What if recursion depth is a concern?

Then the bottom-up DP is the safest answer. Python’s recursion limit can become a practical problem if the input is large enough, even though the algorithmic complexity is still fine. An iterative table removes that runtime risk while preserving the same recurrence and correctness argument. The tradeoff is implementation overhead: the memoized DFS is often shorter and easier to explain, while the iterative table is more operationally robust.

How would you support `+` and `?` in the pattern?

Keep the same DP-state idea, but add transitions for the new operators. For x?, the choices are “skip this token” or “use it exactly once.” For x+, the choices are “use it once and move on” or “use it once and stay on the same token so more copies can be consumed.” This works because the core DP state is still “which text suffix and which pattern suffix remain.” The complexity remains polynomial in the lengths of the text and pattern as long as the operator set stays local and the recurrence only depends on nearby pattern positions. The tradeoff is that the transition logic gets more detailed, so clear helper functions become more important.

What changes if the problem is substring matching instead of full-string matching?

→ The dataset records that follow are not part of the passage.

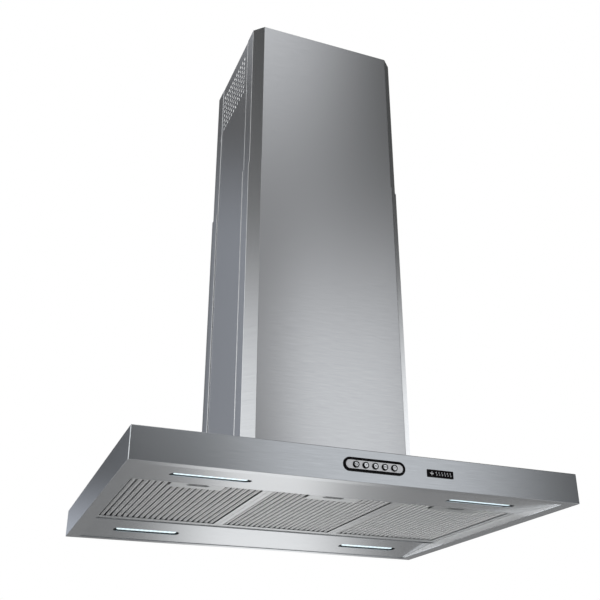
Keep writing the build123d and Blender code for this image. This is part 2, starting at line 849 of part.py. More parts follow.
def outlet_collar():
    with BuildPart() as collar:
        with BuildSketch(Plane.XY.offset(box_top)):
            Circle(collar_radius + collar_flange)
            Circle(collar_radius - collar_wall, mode=Mode.SUBTRACT)
        extrude(amount=collar_flange_sheet)
        with BuildSketch(Plane.XY.offset(box_top)):
            Circle(collar_radius)
            Circle(collar_radius - collar_wall, mode=Mode.SUBTRACT)
        extrude(amount=collar_height)
    collar.part.label = "outlet_collar"
    export_step(collar.part, "parts/outlet_collar.step")


def damper_pin():
    with BuildPart() as pin:
        with BuildSketch(Plane.YZ):
            with Locations((0, damper_z)):
                Circle(damper_pin_radius)
        extrude(amount=collar_radius - collar_wall - 0.1, both=True)
    pin.part.label = "damper_pin"
    export_step(pin.part, "parts/damper_pin.step")


def damper_flap(name, side, knuckles):
    """Half-disc flap that the air lifts, with rolled knuckles round the pin."""
    radius = collar_radius - collar_wall - flap_gap
    clear = damper_knuckle + 0.4
    with BuildPart() as flap:
        with BuildSketch(Plane.XY.offset(damper_z - flap_thickness / 2)):
            Circle(radius)
            with Locations((0, side * (clear + radius / 2))):
                Rectangle(2 * radius, radius, mode=Mode.INTERSECT)
            with Locations(*[(x, side * clear / 2) for x, length in knuckles]):
                Rectangle(knuckles[0][1], clear + 0.2)
        extrude(amount=flap_thickness)
        for x, length in knuckles:
            with BuildSketch(Plane.YZ.offset(x - length / 2)):
                with Locations((0, damper_z)):
                    Circle(damper_knuckle)
            extrude(amount=length)
        with BuildSketch(Plane.YZ):
            with Locations((0, damper_z)):
                Circle(damper_pin_radius + running_gap)
        extrude(amount=radius, both=True, mode=Mode.SUBTRACT)
    flap.part.label = name
    export_step(flap.part, f"parts/{name}.step")


def control_box():
    """Driver box screwed to the side of the blower box."""
    with BuildPart() as box:
        with BuildSketch(Plane.YZ.offset(box_half_x)):
            with Locations((0, canopy_top + control_box_rise)):
                RectangleRounded(control_box_length, control_box_height, 4)
        extrude(amount=control_box_depth)
        fillet(box.faces().sort_by(Axis.X)[-1].edges(), control_box_round)
    box.part.label = "control_box"
    export_step(box.part, "parts/control_box.step")


def cable_gland():
    """Screwed gland in the roof of the blower box for the supply cable."""
    with BuildPart() as gland:
        with BuildSketch(Plane.XY.offset(box_top)):
            with Locations((cable_x, cable_y)):
                RegularPolygon(gland_hex_radius, 6)
        extrude(amount=gland_hex_height)
        with BuildSketch(Plane.XY.offset(box_top - box_sheet)):
            with Locations((cable_x, cable_y)):
                Circle(gland_thread_radius)
        extrude(amount=box_sheet)
        with BuildSketch(Plane.XY.offset(box_top + gland_hex_height)):
            with Locations((cable_x, cable_y)):
                Circle(gland_cap_radius)
        extrude(amount=gland_cap_height)
        fillet(gland.faces().sort_by(Axis.Z)[-1].edges(), gland_round)
        with BuildSketch(Plane.XY.offset(box_top - box_sheet)):
            with Locations((cable_x, cable_y)):
                Circle(gland_bore_radius)
        extrude(amount=box_sheet + gland_hex_height + gland_cap_height, mode=Mode.SUBTRACT)
    gland.part.label = "cable_gland"
    export_step(gland.part, "parts/cable_gland.step")


def build_covers():
    for word, side in (("front", -1), ("rear", 1)):
        cover_shell(f"lower_cover_{word}", cover_width, cover_depth, cover_chamfer,
                    canopy_top, lower_cover_height, side)
        cover_shell(f"upper_cover_{word}", upper_cover_width, upper_cover_depth, upper_cover_chamfer,
                    upper_cover_bottom, upper_cover_height, side)
    for word, side in (("left", -1), ("right", 1)):
        side_panel(f"lower_side_panel_{word}", cover_width, canopy_top, lower_cover_height, side, False)
        side_panel(f"upper_side_panel_{word}", upper_cover_width, upper_cover_bottom,
                   upper_cover_height, side, True)


def build_frame():
    ceiling_plate()
    upper_slots = [upper_cover_bottom + rise for rise in upper_slot_rises]
    upright_set("upper_uprights", upright_corner_x, upright_corner_y, upright_leg,
                upper_cover_bottom, -plate_thickness, upper_slots)
    step_in = upright_steel + slide_gap
    corner_x = upright_corner_x - step_in
    corner_y = upright_corner_y - step_in
    lower_top = canopy_top + lower_upright_height
    lower_slots = [lower_top - drop for drop in lower_slot_drops]
    upright_set("lower_uprights", corner_x, corner_y, upright_leg - step_in,
                canopy_top + upright_steel, lower_top, lower_slots)
    frame_feet(corner_x, corner_y)
    tie_ring(corner_x - upright_steel, corner_y - upright_steel, lower_top)
    cover_clips("upper_cover_clips", upper_cover_depth / 2 - sheet, -plate_thickness, -1)
    cover_clips("lower_cover_clips", cover_depth / 2 - sheet, canopy_top, 1)
    cover_screws("upper_cover_screws", upper_cover_width)


def build_canopy():
    canopy_shell()
    for word, side in (("front", -1), ("rear", 1)):
        light_panel(f"light_panel_{word}", side)
        led_lens(f"led_lens_{word}_left", -light_x, side)
        led_lens(f"led_lens_{word}_right", light_x, side)
    side_rail("side_rail_left", -1)
    side_rail("side_rail_right", 1)
    led_housings()
    led_boards()


def build_controls():
    control_bezel()
    control_plate()
    switch_body()
    badge()
    for i, place in enumerate(button_places()):
        button(f"button_{i + 1}", place)


def build_filters():
    for word, centre in (("left", -filter_pitch), ("middle", 0), ("right", filter_pitch)):
        filter_frame(f"filter_frame_{word}", centre)
        baffle_set(f"baffles_{word}", centre)
        filter_latch(f"filter_latch_{word}", centre)


def build_blower():
    blower_box()
    blower_box_roof()
    scroll_housing()
    inlet_rings()
    impeller()
    motor_shaft()
    motor()
    motor_bracket()
    outlet_collar()
    damper_pin()
    damper_flap("damper_flap_front", -1, ((-45, 28), (45, 28)))
    damper_flap("damper_flap_rear", 1, ((0, 56),))
    control_box()
    cable_gland()


build_covers()
build_frame()
build_canopy()
build_controls()
build_filters()
build_blower()
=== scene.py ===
import json
import math

import bmesh
import bpy
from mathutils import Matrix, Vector


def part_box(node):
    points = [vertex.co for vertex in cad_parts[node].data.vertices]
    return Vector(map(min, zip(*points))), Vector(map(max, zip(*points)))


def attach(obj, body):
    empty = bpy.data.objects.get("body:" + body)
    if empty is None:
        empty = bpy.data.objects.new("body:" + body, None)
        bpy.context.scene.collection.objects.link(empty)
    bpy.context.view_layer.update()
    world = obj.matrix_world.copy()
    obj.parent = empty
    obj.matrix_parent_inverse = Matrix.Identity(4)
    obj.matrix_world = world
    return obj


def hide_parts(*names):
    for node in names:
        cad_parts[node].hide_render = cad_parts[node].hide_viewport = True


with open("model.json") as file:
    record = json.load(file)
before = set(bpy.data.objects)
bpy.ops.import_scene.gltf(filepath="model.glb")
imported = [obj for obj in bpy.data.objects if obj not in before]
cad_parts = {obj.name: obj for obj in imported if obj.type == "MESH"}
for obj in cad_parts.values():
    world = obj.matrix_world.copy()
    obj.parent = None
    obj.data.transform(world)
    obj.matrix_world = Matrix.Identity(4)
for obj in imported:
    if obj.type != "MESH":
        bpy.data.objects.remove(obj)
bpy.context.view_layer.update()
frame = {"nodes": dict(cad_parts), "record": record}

# Island range hood: brushed steel canopy and telescoping chimney, hung from the ceiling at Z = 0.
# Metres, +Z up, -Y towards the user.

millimetre = 0.001
print("stage: frame loaded,", len(frame["nodes"]), "nodes")


def addNode(tree, kind, inputs=None, **settings):
    # adds one node; an input is a value, a socket that feeds it, or a node whose first output in use does
    node = tree.nodes.new(kind)
    for name, value in settings.items():
        setattr(node, name, value)
    for key, value in (inputs or {}).items():
        if isinstance(value, bpy.types.Node):
            value = next(output for output in value.outputs if output.enabled)
        if isinstance(value, bpy.types.NodeSocket):
            tree.links.new(value, node.inputs[key])
        else:
            node.inputs[key].default_value = value
    return node


def hexColour(code):
    # sRGB hex to linear RGBA
    parts = [int(code[i:i + 2], 16) / 255 for i in (1, 3, 5)]
    return [c / 12.92 if c <= 0.04045 else ((c + 0.055) / 1.055) ** 2.4 for c in parts] + [1.0]


def newMaterial(name):
    material = bpy.data.materials.new(name)
    material.use_nodes = True
    material.node_tree.nodes.clear()
    return material, material.node_tree


# brushed stainless steel: polished with a belt, so light spreads across the fine level lines

def grainDirection(tree):
    # level lines on upright faces; along X on level ones. Gives that direction and the place across it
    place = addNode(tree, "ShaderNodeTexCoord")
    facing = addNode(tree, "ShaderNodeSeparateXYZ", {0: place.outputs["Normal"]})
    lift = addNode(tree, "ShaderNodeMath", {0: facing.outputs["Z"]}, operation="ABSOLUTE")
    isLevel = addNode(tree, "ShaderNodeMath", {0: lift, 1: 0.7}, operation="GREATER_THAN")
    around = addNode(tree, "ShaderNodeVectorMath", {0: (0, 0, 1), 1: place.outputs["Normal"]},
                     operation="CROSS_PRODUCT")
    # a Mix node's plain numbers are its inputs 2 and 3, its vectors 4 and 5
    way = addNode(tree, "ShaderNodeMix", {"Factor": isLevel, 4: around, 5: (1, 0, 0)}, data_type="VECTOR")
    where = addNode(tree, "ShaderNodeSeparateXYZ", {0: place.outputs["Object"]})
    across = addNode(tree, "ShaderNodeMix", {"Factor": isLevel, 2: where.outputs["Z"], 3: where.outputs["Y"]},
                     data_type="FLOAT")
    along = addNode(tree, "ShaderNodeVectorMath", {0: place.outputs["Object"], 1: way},
                    operation="DOT_PRODUCT")
    return way, along.outputs["Value"], across


def grainNoise(tree, along, across, lengthMm, widthMm, detail):
    stretched = []
    for where, size in ((along, lengthMm), (across, widthMm)):
        stretched.append(addNode(tree, "ShaderNodeMath", {0: where, 1: 1 / (size * millimetre)},
                                 operation="MULTIPLY"))
    spot = addNode(tree, "ShaderNodeCombineXYZ", {0: stretched[0], 1: stretched[1]})
    return addNode(tree, "ShaderNodeTexNoise", {"Vector": spot, "Scale": 1.0, "Detail": detail,
                                                "Roughness": 0.6}, noise_dimensions="2D").outputs["Fac"]


def brushedSteel(name, settings):
    material, tree = newMaterial(name)
    way, along, across = grainDirection(tree)
    line = grainNoise(tree, along, across, settings["lineLengthMm"], settings["lineMm"], 2.0)
    streak = grainNoise(tree, along, across, settings["streakLengthMm"], settings["streakMm"], 1.0)
    tone = addNode(tree, "ShaderNodeMix", {"Factor": settings["streakShare"], 2: line, 3: streak},
                   data_type="FLOAT")
    colour = addNode(tree, "ShaderNodeValToRGB", {"Fac": tone})
    for element, position, code in zip(colour.color_ramp.elements, (0.3, 0.7),
                                       (settings["darkColour"], settings["lightColour"])):
        element.position = position
        element.color = hexColour(code)
    roughness = addNode(tree, "ShaderNodeMapRange", {
        "Value": tone, "From Min": 0.3, "From Max": 0.7,
        "To Min": settings["roughness"] + settings["roughnessVary"],
        "To Max": settings["roughness"] - settings["roughnessVary"]})
    bump = addNode(tree, "ShaderNodeBump", {"Strength": settings["bump"], "Distance": 0.02 * millimetre,
                                            "Height": line})
    # scratches tilt the surface across the lines, so that is the way the highlight spreads
    lineWay = addNode(tree, "ShaderNodeVectorTransform", {0: way}, vector_type="VECTOR",
                      convert_from="OBJECT", convert_to="WORLD")
    normal = addNode(tree, "ShaderNodeNewGeometry").outputs["Normal"]
    spread = addNode(tree, "ShaderNodeVectorMath", {0: normal, 1: lineWay}, operation="CROSS_PRODUCT")
    surface = addNode(tree, "ShaderNodeBsdfPrincipled", {
        "Base Color": colour, "Metallic": 1.0, "Roughness": roughness,
        "Anisotropic": settings["anisotropy"], "Tangent": spread, "Normal": bump})
    addNode(tree, "ShaderNodeOutputMaterial", {"Surface": surface})
    return material


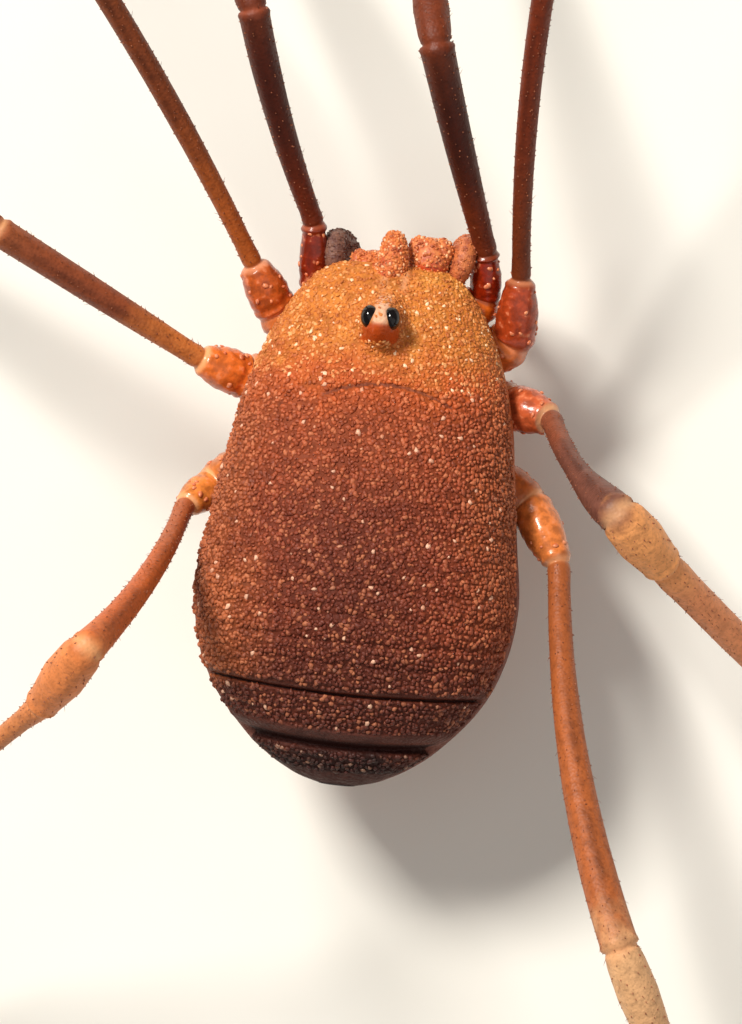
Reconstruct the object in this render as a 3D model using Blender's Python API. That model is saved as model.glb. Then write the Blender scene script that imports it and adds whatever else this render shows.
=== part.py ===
"""A harvestman standing on a flat surface, at its real size.

The head points along -Y, the animal's left side is +X and the floor is at z = 0.
Sizes are in millimetres and become metres when a mesh is made. The body is one
lofted shape, parted by a slanted cut behind the eyes. Each leg is a chain of six
segments whose ends are mitred, so that they meet face to face.
"""

import math
from dataclasses import dataclass

import bmesh
import bpy
import numpy as np
from mathutils import Matrix

MILLIMETRE = 0.001

BODY_LENGTH = 7.7
SEGMENT_GAP = 0.10
CLOSE_GAP = 0.04
FLOOR = 0.0

FRONT_Y = -3.86
REAR_Y = FRONT_Y + BODY_LENGTH

# Along the body: place, half width, top, widest level and belly.
BODY_STATIONS = (
    (FRONT_Y, 0.80, 3.38, 3.14, 2.92),
    (-3.76, 0.99, 3.56, 3.12, 2.74),
    (-3.50, 1.26, 3.80, 3.10, 2.48),
    (-3.00, 1.57, 4.12, 3.08, 2.20),
    (-2.40, 1.82, 4.34, 3.10, 2.02),
    (-1.80, 1.99, 4.50, 3.14, 1.90),
    (-1.00, 2.12, 4.74, 3.20, 1.80),
    (0.00, 2.26, 4.93, 3.26, 1.75),
    (1.00, 2.39, 5.00, 3.30, 1.74),
    (1.80, 2.28, 4.90, 3.30, 1.84),
    (2.40, 2.04, 4.66, 3.28, 2.02),
    (3.00, 1.58, 4.24, 3.24, 2.30),
    (3.40, 1.14, 3.84, 3.20, 2.58),
    (3.62, 0.80, 3.62, 3.18, 2.78),
    (REAR_Y - 0.06, 0.46, 3.42, 3.16, 2.94),
)
SECTION_POWER = 2.25
TOP_STEPS = 34
BELLY_STEPS = 14

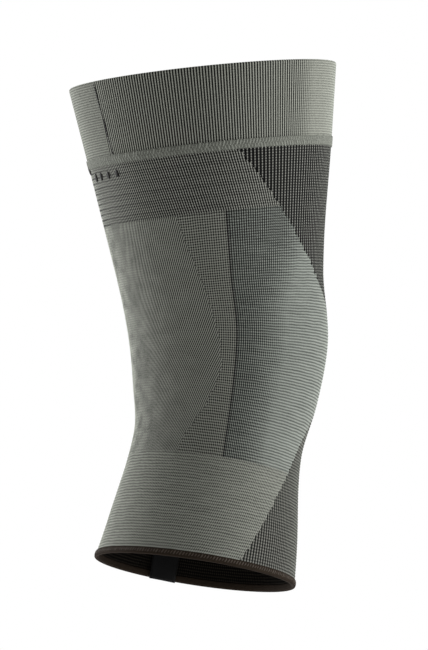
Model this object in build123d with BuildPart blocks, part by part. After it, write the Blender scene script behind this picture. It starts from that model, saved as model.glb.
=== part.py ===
"""Knitted knee sleeve: a shaped tube of knit zones, a sewn-on thigh band and a hem binding.

Millimetres. The lower end stands on Z = 0 with the shin axis along +Z, the kneecap
faces -Y and the hollow of the knee faces +Y. The thigh part leans back over the knee.
"""
import os
from bisect import bisect_right
from functools import cache
from math import cos, degrees, radians, sin

from build123d import *

os.makedirs("parts", exist_ok=True)

# ---------------------------------------------------------------- driving dimensions
knit_length = 240.8          # along the leg, from the hem's lower edge to the joining seam
band_height = 45.0           # sewn-on thigh band
knee_height = 135.0          # hem to the middle of the kneecap
bend_angle = 17.0            # how far the relaxed thigh part leans back
bend_below_knee = 69.0       # the bend is spread over this much of the tube below the kneecap
bend_above_knee = 61.0       # and over this much above it

knit_wall = 1.5              # plated knit
band_wall = 2.4              # band folded double
top_fold_radius = 0.8        # roundness of the band's folded upper edge

upper_mesh_height = 35.8     # from the joining seam down to the back panel
panel_bottom_height = 61.0   # hem to the back panel's lower edge
panel_half_angle = 63.5      # back panel, each side of the centre back, degrees
panel_edge_angle = 1.5       # dark edge line beside the panel, degrees round the leg
lens_half_top = 40.0         # fine mesh field inside the panel, half widths across the leg
lens_half_middle = 44.5
lens_half_bottom = 27.0

upper_wedge_back_reach = 21.7    # behind the leg's axis, at the joining seam
upper_wedge_drop = 79.0          # its tip, below the back end, down the front
upper_wedge_run = 108.0          # its length from back to front
lower_wedge_back_reach = 5.3     # behind the leg's axis, at the hem
lower_wedge_rise = 103.0         # its tip above the hem, up the front
lower_wedge_run = 54.8           # its length from back to front

binding_height = 4.2         # folded elastic binding at the hem
binding_proud = 0.5          # outside the knit
binding_inside = 0.5         # inside the knit
binding_round = 0.9

seam_height = 5.2            # flat cover seam that joins band and knit
seam_proud = 0.5
seam_inside = 0.35
closing_seam_angle = 5.0     # where the band's two ends meet, degrees from the centre back
closing_seam_width = 2.6
closing_seam_proud = 0.4
band_end_gap = 0.4

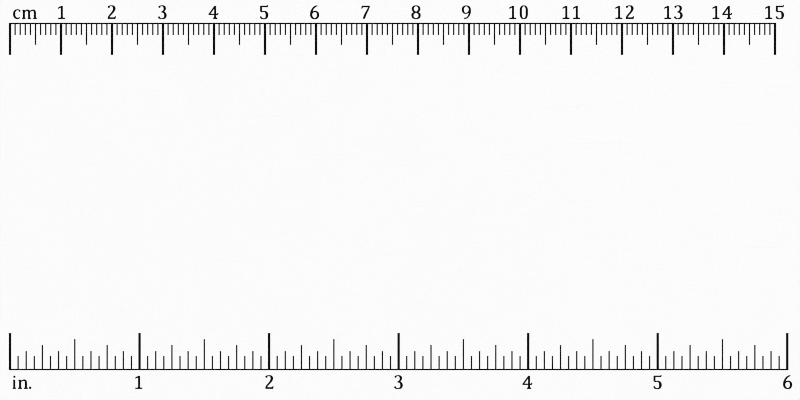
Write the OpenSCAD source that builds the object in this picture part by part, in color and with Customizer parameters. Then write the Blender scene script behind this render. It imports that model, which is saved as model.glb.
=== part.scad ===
// A flat ruler with two scales. One white plate carries a centimetre scale along its far long
// edge and an inch scale along its near long edge, and both count from the left.
// Each line, mark, numeral and unit label is a groove in the upper face, filled with black paint.
// Sizes are in millimetres. The origin is the middle of the underside, +X runs along the scales,
// +Y points to the centimetre edge and +Z points out of the upper face.

/* [Plate] */
// Width of the plate, across the scales
plate_width = 80; // [30:0.5:120]
// Thickness of the plate
plate_thickness = 3; // [1.5:0.1:8]
// Length of plate beyond each end of the longer scale
end_margin = 3.8; // [2:0.1:20]
// Radius of the four corners, seen from above
corner_radius = 3; // [1:0.1:6]
// Radius of the rounded rims of the upper face and the underside
rim_radius = 0.5; // [0.1:0.05:0.7]

/* [Grooves and paint] */
// Depth of the grooves below the upper face
groove_depth = 0.3; // [0.1:0.05:0.6]
// How far the paint lies below the upper face
paint_sink = 0.01; // [0.005:0.005:0.06]
// Width of the two base lines
line_width = 0.27; // [0.1:0.01:0.4]
// Width of the marks between whole centimetres and between whole inches
thin_mark_width = 0.27; // [0.1:0.01:0.4]
// Width of the marks at whole centimetres and whole inches
thick_mark_width = 0.47; // [0.2:0.01:0.6]

/* [Centimetre scale] */
// Length of the scale in centimetres
cm_count = 15; // [1:1:30]
// Distance from the far edge of the plate to the outer side of the base line
cm_line_inset = 5.25; // [5:0.025:10]
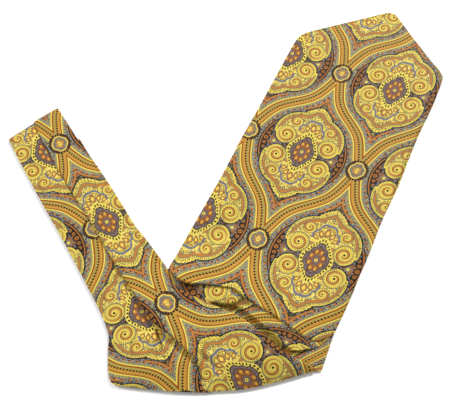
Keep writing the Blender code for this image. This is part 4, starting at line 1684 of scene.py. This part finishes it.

Then the acceptance condition changes. In the current problem, success requires consuming both the text and the pattern completely. For substring matching, the engine would need to try starting the pattern at multiple text positions, or equivalently allow unmatched text before and after a successful local match. The DP core still works, but the outer definition of success is different. That makes the original problem simpler than a general regex search engine, which is why this LeetCode version is manageable with straightforward dynamic programming.